Of course, they may also express their displeasure just as sports fans do over draft choices and other decisions sports teams make. So staff will need to be prepared to discuss the philosophy behind pursuing a type of programming, including the concept that not everything the organization does is meant for everyone in the community.   An ongoing conversation about plans may require developing a greater tolerance for criticism.

But even in the face of criticism, you can recognize people have some degree of investment in what happens in your organization.

(And by the way, this idea is hardly new.
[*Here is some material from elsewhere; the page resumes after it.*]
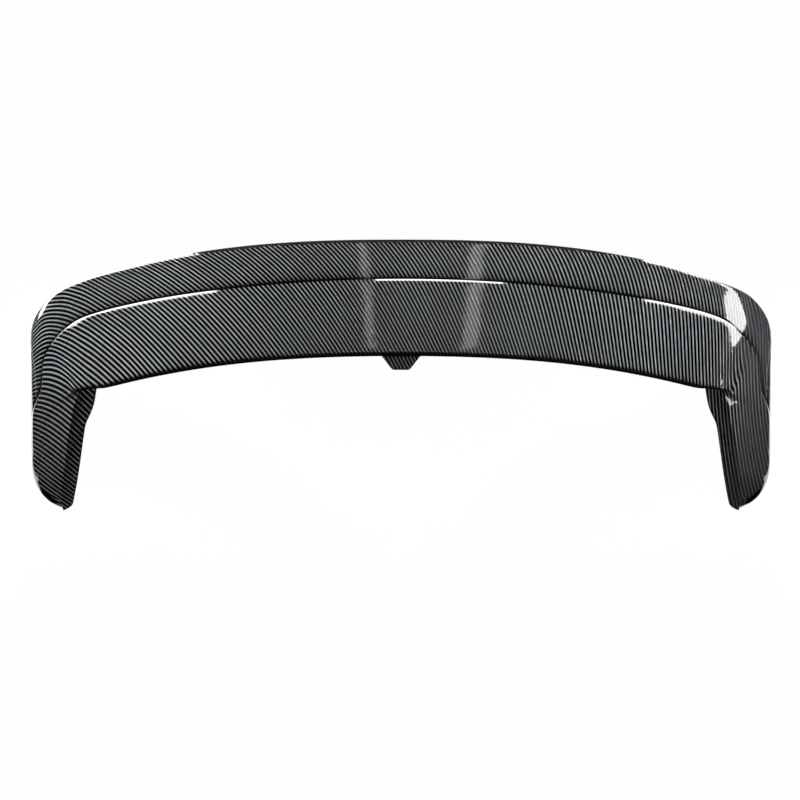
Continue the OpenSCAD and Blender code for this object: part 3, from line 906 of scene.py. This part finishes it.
def areaLamp(name, stand, aim, sizeX, sizeY, watts, spread):
    data = bpy.data.lights.new(name, "AREA")
    data.shape = "RECTANGLE"
    data.size, data.size_y = sizeX, sizeY
    data.energy = watts
    data.spread = math.radians(spread)
    lamp = bpy.data.objects.new(name, data)
    bpy.context.collection.objects.link(lamp)
    lamp.location = stand
    lamp.rotation_euler = (Vector(aim) - Vector(stand)).to_track_quat("-Z", "Y").to_euler()


# The world is white to the camera, faint in the lacquer, and gives a little light all round.
def whiteWorld():
    world = bpy.data.worlds.new("studio")
    world.use_nodes = True
    tree = world.node_tree
    back = tree.nodes["Background"]
    back.inputs["Color"].default_value = (1, 1, 1, 1)
    path = addNode(tree, "ShaderNodeLightPath", -900, 200)
    camera = path.outputs["Is Camera Ray"]
    mirrored = calc(tree, "ADD", -650, 100, path.outputs["Is Glossy Ray"],
                    path.outputs["Is Transmission Ray"])
    seen = calc(tree, "MULTIPLY_ADD", -450, 200, mirrored, studio["worldReflected"], camera)
    other = calc(tree, "SUBTRACT", -450, 0, calc(tree, "SUBTRACT", -550, 0, 1.0, camera), mirrored)
    strength = calc(tree, "MULTIPLY_ADD", -250, 100, other, studio["worldFill"], seen)
    tree.links.new(strength, back.inputs["Strength"])
    return world


def photoCamera():
    data = bpy.data.cameras.new("camera")
    camera = bpy.data.objects.new("camera", data)
    bpy.context.collection.objects.link(camera)
    target = Vector([v / 1000 for v in photoView["aim"]])
    lift = math.radians(photoView["tilt"])
    away = Vector((0, -math.cos(lift), math.sin(lift)))
    camera.location = target + away * (photoView["distance"] / 1000)
    camera.rotation_euler = (math.radians(90) - lift, 0, 0)
    data.lens = photoView["lens"]
    data.sensor_width = photoView["sensor"]
    data.shift_x = photoView["shiftX"]
    data.shift_y = photoView["shiftY"]
    return camera


paperSweep()
for card in studio["cards"]:
    skyCard(*card)
for card in studio["floorCards"]:
    floorCard(*card)
for lamp in studio["lamps"]:
    areaLamp(*lamp)
scene = bpy.context.scene
scene.world = whiteWorld()
scene.camera = photoCamera()
scene.view_settings.view_transform = "Standard"
print("studio:", len(studio["cards"]) + len(studio["floorCards"]), "cards,", len(studio["lamps"]), "lamps")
A version was suggested 15 years ago in the article I linked to earlier and is worth a read.)

Thoughts?

I think some of the anticipated negative aspects like Wicked vs. “any other option you would normally think was great” assumes that the program decision making and new season communication process wouldn’t change. I think change would occur either organically or of recognized necessity. There would be few, if any, cases of stark disappointment because the community and arts organization understood each other a little better.

I also think it also underestimates the tolerance and understanding of disappointing outcomes from people who are used to release dates of anticipated movies, books, albums and tech devices being delayed for another year.

Post title inspired by REM. But I was also thinking of evoking an appropriately similar line from “Don’t Cry For Me Argentina,” “Have I said too much?/There’s nothing more I can think of to say to you/But all you have to do is look at me to know/That every word is true.”